In 2010, he was awarded a Starter Grant by the European Research Council (ERC) for the 'Ecology of Crusading' project, which investigated the environmental impact of conquest, migration and religious conversion associated with the Baltic Crusades in north Poland, Latvia, Estonia and western Lithuania. This saw Pluskowski managing a bigger team of archaeologists, palaeoenvironmental specialists and historians, alongside collaborations with partners in universities and museums across the Baltic Sea region. The results were published as a series of articles and two books by Brepols. During these years Pluskowski collaborated with photographer Magnus Elander on images for publications relating to the Baltic Crusades. He subsequently worked on a project investigating ritual horse deposits in pre-Christian Balt cemeteries led by Dr Katherine French.

In 2013, Pluskowski published the first comprehensive book on the archaeology of the Prussian Crusade with Routledge, with a second edition in 2022. He also published an introductory book on the Teutonic Order with Reaktion as part of their Medieval Lives series in 2024, and a broader history of the Baltic Crusades with Yale University Press in 2026. He has written more widely on environmental and landscape approaches to crusading frontiers, related sacred landscapes, and the archaeology of the medieval military orders.

=== Medieval Iberia and Occitania ===
In 2015, Pluskowski began a research collaboration with Professor Guillermo García-Contreras of the University of Granada investigating the cultural landscapes of the medieval frontiers of the Guadalajara province in Spain. This developed into an extensive research project supported by the UK's Arts and Humanities Research Council, as well as several Spanish institutions. The project, called 'Landscapes of (Re)Conquest: Dynamics of Multicultural Frontiers in Medieval South-West Europe' also involved a team at the University of York led by Professor Michelle Alexander and a collaboration with Professor Helena Kirchner and her team at the Autonomous University of Barcelona.

The project included an investigation of the Pyrenean frontier between France and Aragon, created following the Albigensian Crusade and the annexation of Occitania. This involved a collaboration with a French team led by Dr Carole Puig and Professor Jean-Michel Carozza., and included the first study of a faunal assemblage from Jean-Paul Cazes's excavations of the famous Occitan village of Montaillou. The results were published in a book by Oxbow in 2025, freely available on JSTOR.

The Landscapes of (Re)Conquest project served as a springboard for the ERC synergy project 'Re-thinking the "Green Revolution" in the Medieval Western Mediterranean (6th-16th centuries)' (Medgreenrev), which is funded from 2023-2029. Pluskowski is leading the University of Reading team and partners at UCL and the University of Basel.
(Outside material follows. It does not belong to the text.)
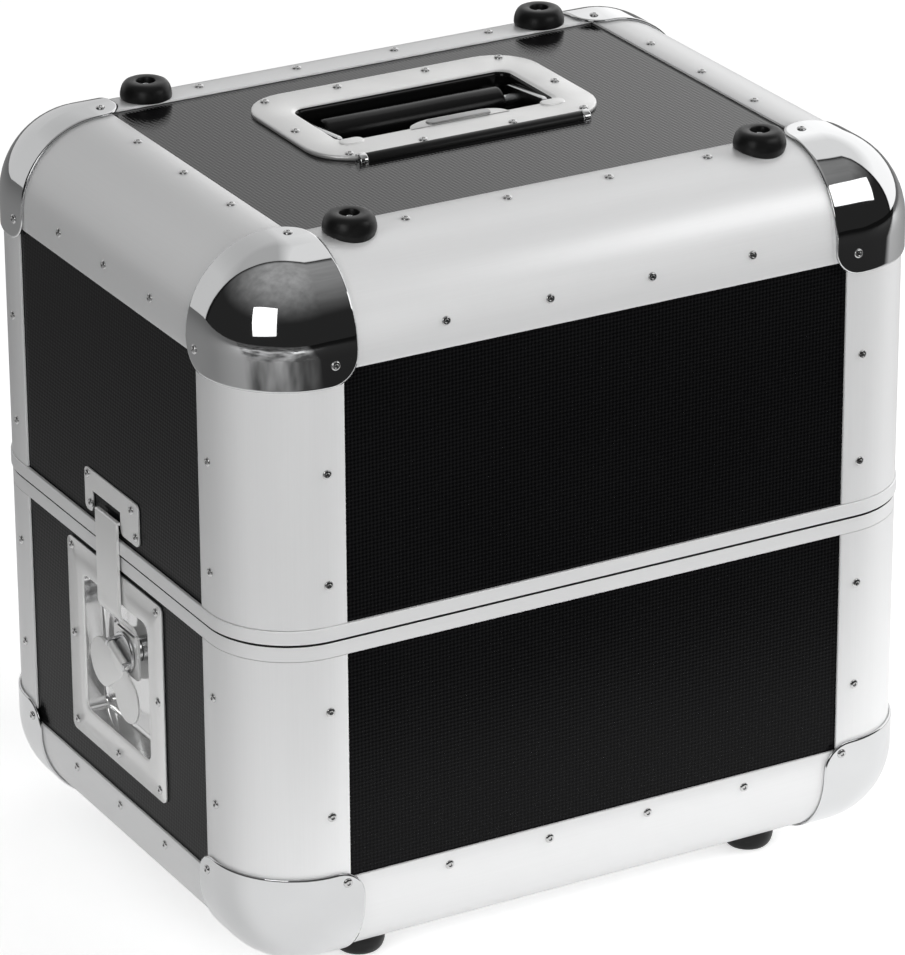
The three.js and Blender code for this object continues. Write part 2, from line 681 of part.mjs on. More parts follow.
function latchDishShape() {
  const up = LATCH_TOP - SPINDLE_Z;
  const plate = roundedRectangle(
    LATCH_WIDTH / 2, LATCH_HEIGHT / 2, LATCH_CORNER, 0, up - LATCH_HEIGHT / 2,
  );
  plate.holes.push(recessOutline(0, THREE.Path));
  const walls = recessOutline(LATCH_PLATE);
  walls.holes.push(recessOutline(0, THREE.Path));
  const face = PLATE_BACK - LATCH_PLATE;
  const spindleHole = cylinder(
    SPINDLE_RADIUS + RUNNING_GAP, CASE_WIDTH, "x", [0, 0, 0], SMALL_CIRCLE_STEPS,
  );
  const dish = join(
    extrudeAlongX(plate, face, PLATE_BACK),
    extrudeAlongX(walls, face, FLOOR_FACE + LATCH_PLATE),
    extrudeAlongX(recessOutline(LATCH_PLATE), FLOOR_FACE, FLOOR_FACE + LATCH_PLATE),
  );
  return cut(dish, spindleHole);
}

// The strap has a short lip at its top. It comes down over the valance, folds into the recess
// and ends in a slotted bracket.
function hookShape() {
  const strapTop = SPLIT + STRAP_RISE - SPINDLE_Z;
  const sink = BRACKET_SINK - STRAP_BACK;
  const shape = new THREE.Shape();
  const diagonal = STRAP_THICKNESS * Math.SQRT2;
  shape.moveTo(STRAP_FACE, strapTop - STRAP_THICKNESS);
  shape.lineTo(STRAP_FACE, FOLD_UP - diagonal / 2);
  shape.lineTo(BRACKET_SINK, FOLD_UP - sink - diagonal);
  shape.lineTo(BRACKET_SINK, -SPINDLE_RADIUS - BRACKET_DROP);
  shape.lineTo(BRACKET_SINK + STRAP_THICKNESS, -SPINDLE_RADIUS - BRACKET_DROP);
  shape.lineTo(BRACKET_SINK + STRAP_THICKNESS, FOLD_UP - sink - diagonal / 2);
  shape.lineTo(STRAP_BACK, FOLD_UP);
  shape.lineTo(STRAP_BACK, strapTop - STRAP_THICKNESS);
  shape.lineTo(-STRAP_CLEAR, strapTop - STRAP_THICKNESS);
  shape.lineTo(-STRAP_CLEAR, strapTop);
  shape.lineTo(STRAP_FACE + STRAP_CLEAR, strapTop);
  shape.closePath();
  const geometry = extrude(shape, -STRAP_WIDTH / 2, STRAP_WIDTH / 2);
  geometry.rotateX(Math.PI / 2);
  const gap = SPINDLE_RADIUS + RUNNING_GAP;
  const long = CASE_WIDTH;
  const slot = join(
    cylinder(gap, long, "x", [0, 0, 0], SMALL_CIRCLE_STEPS),
    cylinder(gap, long, "x", [0, 0, -HOOK_TRAVEL], SMALL_CIRCLE_STEPS),
    block([-long / 2, -gap, -HOOK_TRAVEL], [long / 2, gap, 0]),
  );
  return cut(solid(geometry), slot);
}

// Turns what is drawn hanging straight down to the slant at which the wing lies in its recess
function atWingTilt(shape) {
  return shape.rotate([WING_TILT, 0, 0]);
}

// The butterfly: two round lobes that hang from a barrel, with pins that turn in the lugs
function wingShape() {
  const back = ROTOR_FACE - RUNNING_GAP;
  const face = back - WING_PLATE;
  const neck = [0, -WING_NECK_DROP, WING_NECK_RADIUS];
  const lobes = [-WING_LOBE_OUT, WING_LOBE_OUT].map((y) => {
    const outline = outlineRound(neck, [y, -WING_LOBE_DROP, WING_LOBE_RADIUS]);
    return extrudeAlongX(outline, face, back, ARC_STEPS * 2);
  });
  const steps = SMALL_CIRCLE_STEPS;
  return atWingTilt(join(
    cylinder(WING_BARREL_RADIUS, WING_BARREL_LENGTH, "y", [WING_PIN_X, 0, 0], steps),
    cylinder(WING_PIN_RADIUS, LUG_OUTER * 2, "y", [WING_PIN_X, 0, 0], steps),
    block([face, -WING_NECK_RADIUS, -WING_NECK_DROP], [back, WING_NECK_RADIUS, 0]),
    ...lobes,
  ));
}

// The spindle turns in the floor of the dish. The hook's bracket runs on it between a shoulder
// and a rotor, and the rotor's two lugs hold the pins of the wing.
function spindleShape() {
  const shoulderFace = BRACKET_SINK + STRAP_THICKNESS + RUNNING_GAP;
  const floorBack = FLOOR_FACE + LATCH_PLATE;
  const innerEnd = floorBack + RUNNING_GAP + COLLAR_THICKNESS;
  const points = [
    [0, ROTOR_FACE],
    [ROTOR_RADIUS, ROTOR_FACE],
    [ROTOR_RADIUS, ROTOR_FACE + ROTOR_THICKNESS],
    [SPINDLE_RADIUS, ROTOR_FACE + ROTOR_THICKNESS],
    [SPINDLE_RADIUS, shoulderFace],
    [SHOULDER_RADIUS, shoulderFace],
    [SHOULDER_RADIUS, FLOOR_FACE - RUNNING_GAP],
    [SPINDLE_RADIUS, FLOOR_FACE - RUNNING_GAP],
    [SPINDLE_RADIUS, floorBack + RUNNING_GAP],
    [SHOULDER_RADIUS, floorBack + RUNNING_GAP],
    [SHOULDER_RADIUS, innerEnd],
    [0, innerEnd],
  ];
  const profile = points.map(([radius, along]) => new THREE.Vector2(radius, along));
  const geometry = new THREE.LatheGeometry(profile, CIRCLE_STEPS);
  geometry.rotateZ(-Math.PI / 2);
  const reach = WING_BARREL_RADIUS;
  const lugs = [-LUG_OUTER, LUG_INNER].map((y) => {
    const high = [ROTOR_FACE + ROTOR_THICKNESS / 2, y + LUG_WIDTH, reach];
    return block([WING_PIN_X - reach, y, -reach], high);
  });
  const holeRadius = WING_PIN_RADIUS + RUNNING_GAP;
  const hole = cylinder(holeRadius, LATCH_WIDTH, "y", [WING_PIN_X, 0, 0], SMALL_CIRCLE_STEPS);
  return atWingTilt(cut(join(solid(geometry), ...lugs), hole));
}

function latch(side) {
  const group = new THREE.Group();
  group.add(
    piece(`latch_dish_${side}`, geometryOf(latchDishShape()), "chrome"),
    piece(`latch_hook_${side}`, geometryOf(hookShape()), "steel"),
    piece(`latch_wing_${side}`, geometryOf(wingShape()), "chrome"),
    piece(`latch_spindle_${side}`, geometryOf(spindleShape()), "steel"),
  );
  const right = side === "right";
  group.rotation.z = right ? Math.PI : 0;
  group.position.set(right ? HALF_WIDTH : -HALF_WIDTH, 0, SPINDLE_Z);
  return group;
}

// The striker on the lid: an upside-down U with a catch bar across its foot
function striker(side) {
  const bottom = SPLIT + LID_VALANCE + STRIKER_RISE;
  const top = bottom + STRIKER_HEIGHT;
  const face = PLATE_BACK - LATCH_PLATE;
  const outline = roundedRectangle(
    STRIKER_WIDTH / 2, STRIKER_HEIGHT / 2, STRIKER_CORNER, 0, (bottom + top) / 2,
  );
  const notch = block(
    [-CASE_WIDTH, -STRIKER_NOTCH / 2, bottom + CATCH_HEIGHT],
    [CASE_WIDTH, STRIKER_NOTCH / 2, top - STRIKER_BRIDGE],
  );
  const plate = cut(extrudeAlongX(outline, face, PLATE_BACK), notch);
  const mesh = piece(`lid_striker_${side}`, geometryOf(plate), "chrome");
  const right = side === "right";
  mesh.rotation.z = right ? Math.PI : 0;
  mesh.position.x = right ? HALF_WIDTH : -HALF_WIDTH;
  return mesh;
}

function lid() {
  const group = new THREE.Group();
  const panelLow = SPLIT + VALANCE_FLOOR + SEAT;
  const handleHole = handleWindow();
  const liningLow = SPLIT + LID_VALANCE + SEAT;
  group.add(
    piece("lid_panel_top", geometryOf(flatPanel(BODY_TOP, -1, handleHole)), "laminate"),
    sidePanels("lid", panelLow, BODY_TOP - PANEL_EDGE),
    posts("lid", SPLIT + LID_VALANCE + SEAT, BODY_TOP - PROFILE_END),
    rails("lid"),
    ballCorners("lid"),
    piece("lid_valance", geometryOf(lidValance()), "aluminium"),
    feet("lid"),
    piece("lid_lining", geometryOf(liningShape(liningLow, BODY_TOP, [handleHole])), "foam"),
    striker("left"),
    striker("right"),
    piece("handle_dish", geometryOf(handleDishShape()), "chrome"),
    piece("handle_bail", geometryOf(bailShape()), "steel"),
    piece("handle_grip", geometryOf(gripShape()), "grip"),
  );
  return group;
}

function base() {
  const group = new THREE.Group();
  const panelHigh = BASE_RING_TOP - VALANCE_FLOOR - SEAT;
  const latchHole = latchWindow();
  const liningHigh = SPLIT - BASE_VALANCE - SEAT;
  const postLow = BODY_BOTTOM + Math.max(LEG, LOW_FRONT_LEG, LOW_SIDE_LEG) + SEAT;
  group.add(
    piece("base_panel_bottom", geometryOf(flatPanel(BODY_BOTTOM, 1)), "laminate"),
    sidePanels("base", BODY_BOTTOM + PANEL_EDGE, panelHigh, latchHole),
    posts("base", postLow, SPLIT - BASE_VALANCE - SEAT),
    rails("base"),
    ballCorners("base"),
    piece("base_valance", geometryOf(baseValance()), "aluminium"),
    feet("base"),
    piece("base_lining", geometryOf(liningShape(BODY_BOTTOM, liningHigh, [latchHole])), "foam"),
    piece("base_floor_pad", geometryOf(floorPadShape()), "foam"),
    latch("left"),
    latch("right"),
  );
  return group;
}

const recordCase = new THREE.Group();
recordCase.name = "record_case";
recordCase.add(base(), lid());

export default recordCase;
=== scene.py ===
# %% [markdown]
# # A carrying case for records
#
# The case is a box of black laminated plywood. Its edges are held in hollow rounded aluminium
# profiles, and eight chromed ball corners cap the ends of the profiles. It is split half way up
# into a tray and a lid, and a butterfly latch at each end pulls the two together. The solid
# model is loaded first as a fixed frame. It has every piece in its right place, but with few
# facets, so the round pieces are made again here with smooth curves, and every piece gets its
# finish.

# %% Load the solid model
import math

import bmesh
import bpy
from bmesh.types import BMEdge, BMFace, BMVert
from mathutils import Matrix, Vector


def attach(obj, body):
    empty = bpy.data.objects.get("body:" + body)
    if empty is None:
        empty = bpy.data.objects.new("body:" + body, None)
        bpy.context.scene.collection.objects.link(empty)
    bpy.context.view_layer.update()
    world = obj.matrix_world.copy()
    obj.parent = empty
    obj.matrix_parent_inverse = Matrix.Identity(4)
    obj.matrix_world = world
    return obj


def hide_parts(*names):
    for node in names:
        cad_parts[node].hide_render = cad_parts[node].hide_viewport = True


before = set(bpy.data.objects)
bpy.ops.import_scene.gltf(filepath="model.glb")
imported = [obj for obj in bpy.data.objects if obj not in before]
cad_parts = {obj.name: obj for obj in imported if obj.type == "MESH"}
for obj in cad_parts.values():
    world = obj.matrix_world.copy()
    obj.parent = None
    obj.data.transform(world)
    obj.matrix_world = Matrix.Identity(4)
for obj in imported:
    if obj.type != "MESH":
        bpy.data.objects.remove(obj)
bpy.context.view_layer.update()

# %% [markdown]
# ## Sizes
#
# The sizes repeat those of the solid model, in metres. The corner of every edge profile is an
# arc of one radius, and everything else counts from the outer faces of the case inwards, so a
# new piece lands on its seat without any fitting.

# %% Sizes of the case
MM = 0.001
HALF_WIDTH = 185 * MM
HALF_DEPTH = 144 * MM
BOTTOM = 8.7 * MM
TOP = 368.7 * MM
SPLIT = 186.2 * MM
EDGE_RADIUS = 42 * MM
LEG = 50 * MM
LOW_FRONT_LEG = 53 * MM
LOW_SIDE_LEG = 47 * MM
SKIN = 1.2 * MM
SEAT = 0.2 * MM
PANEL = 6.8 * MM
PANEL_FACE = SKIN + SEAT
INNER_LEG = PANEL_FACE + PANEL + SEAT
WALL = INNER_LEG + SKIN
PROFILE_END = LEG + SEAT
LID_VALANCE = 7.1 * MM
BASE_VALANCE = 8.7 * MM
VALANCE_PROUD = 0.8 * MM
NEAR = 0.01 * MM
TINY = 0.001 * MM
CORNERS = {"front_left": (-1, -1), "front_right": (1, -1), "back_right": (1, 1), "back_left": (-1, 1)}
print("the case is", 2 * HALF_WIDTH, "wide,", 2 * HALF_DEPTH, "deep and", TOP - BOTTOM, "high")

# %% [markdown]
# ## Camera
#
# The picture was taken from the front left and from above with a long lens, so the upright edges
# hardly lean towards each other. The place and turn of the camera come from matching corners,
# rivets and feet of the case to the picture. A very small shift puts the middle of the lens where
# the picture has it.

# %% Camera
lens = bpy.data.cameras.new("camera")
lens.sensor_fit = "VERTICAL"
lens.sensor_height = 36
lens.lens = 211.764
lens.shift_x = 0.0011725
lens.shift_y = -0.0055621
camera = bpy.data.objects.new("camera", lens)
camera.location = (-1.23326, -2.21381, 1.28211)
camera.rotation_euler = (1.16240683, 0.00510291, -0.51057036)
bpy.context.scene.collection.objects.link(camera)
bpy.context.scene.camera = camera
print("the camera stands", round(camera.location.length, 3), "m away")

# %% [markdown]
# ## Writing finishes as sums
#
# A finish is a graph of nodes. Adding each node and each link by hand hides the idea, so three
# small classes do it. The first wraps one output, so that a mask can be written as a sum or a
# product. The second adds any other node from its kind, its settings and what feeds it. The third
# is the graph of one material, and knows the inputs of its shader.

# %% Node helpers
class Value:
    def __init__(self, nodes, socket):
        self.nodes = nodes
        self.socket = socket

    def maths(self, operation, first, second=0.0):
        return self.nodes.add("ShaderNodeMath", {"operation": operation}, {0: first, 1: second})

    def __add__(self, other):
        return self.maths("ADD", self, other)

    __radd__ = __add__

    def __sub__(self, other):
        return self.maths("SUBTRACT", self, other)

    def __rsub__(self, other):
        return self.maths("SUBTRACT", other, self)

    def __mul__(self, other):
        return self.maths("MULTIPLY", self, other)

    __rmul__ = __mul__

    def __pow__(self, other):
        return self.maths("POWER", self, other)

    def sine(self):
        return self.maths("SINE", self)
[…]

The consortium also involves the Autonomous University of Barcelona and the universities of Granada, York, Valencia and Murcia. The project is investigating the environmental impact of conquest, population movements and cultural transformation in Peninsular Spain, the Balearic Islands and Morocco during the 'medieval millennium'.

=== Mauritian Archaeology and Cultural Heritage ===
In 2010, Pluskowski was invited to join the 'Mauritian Archaeology and Cultural Heritage' project (MACH) by Dr Krish Seetah and contribute to the development of environmental archaeology in the Mascarene Islands. Over the years he has continued to be involved in excavations and surveys in Mauritius, exploring the ecological impact of colonisation and cultural transformation in a post-medieval, colonial context.

== Editorial Work ==
During his doctoral studies at Cambridge in 2001-2002, Pluskowski served as the Editor of The Archaeological Review From Cambridge. For a brief period in 2017, and then in 2018-2021, he served as Deputy Editor of the journal Medieval Archaeology, and then as Editor in 2021-2024. He is currently on the editorial committee of the journals Crusades and Pruthenia. ·Between 2008 and 2024 he was the Editor of Brill's 'History of the Environment' series, and he has served as a reviewer and reader for numerous publishers.

== Awards ==
Pluskowski was awarded an honorary doctorate from the University of Tartu in 2020 for his services to Estonian archaeology, the Lansdowne Fellowship at the University of Victoria (Canada) in 2010, an International Visitor Fellowship at the Stanford Humanities Center and the Freeman Spogli Institute for International Studies at Stanford University (USA) in 2016, and a Visiting Professorship at the University of Toulouse (France) in 2020.

== Selected publications ==

- Pluskowski, A. (2026) Black Cross: A History of the Baltic Crusades. New Haven: Yale University Press.
- Pluskowski, A. García-Contreras, G. and Alexander, M. (eds.) (2025) Landscapes of (Re)Conquest: Frontier Dynamics in Medieval Iberia and Occitania. Oxford: Oxbow.
- Pluskowski, A. (2024) The Teutonic Knights: The Rise and Fall of a Religious Corporation. London: Reaktion.
- Pluskowski, A. G. (2012 / 2022) The Archaeology of the Prussian Crusade: Holy War and Colonisation. London: Routledge. Two editions.
- Dobrosielksa, A. Pluskowski, A. Szczepański, S. (eds.) (2020) Homini, qui in honore fuit: księga pamiątkowa poświęcona śp. profesorowi Grzegorzowi Białuńskiemu. Olsztyn: Towarzystwo Naukowe Pruthenia.
- Pluskowski, A. G. (ed.) (2019) Environment, Colonisation, and the Crusader States in Medieval Livonia and Prussia: Terra Sacra 1, Turnhout: Brepols.
- Pluskowski, A. G. (ed.) (2019) Ecologies of Crusading, Colonization, and Religious Conversion in the Medieval Baltic: Terra Sacra 2, Turnhout: Brepols.
- Pluskowski, A. G. (ed.) (2012) The Ritual Killing and Burial of Animals: European Perspectives. Oxford: Oxbow.
- Pluskowski, A. G. (ed.) (2007) Breaking and Shaping Beastly Bodies: Animals as Material Culture in the Middle Ages, Oxford, Oxbow.
- Pluskowski, A. G. (2006) Wolves and Wilderness in the Middle Ages, Woodbridge, Boydell.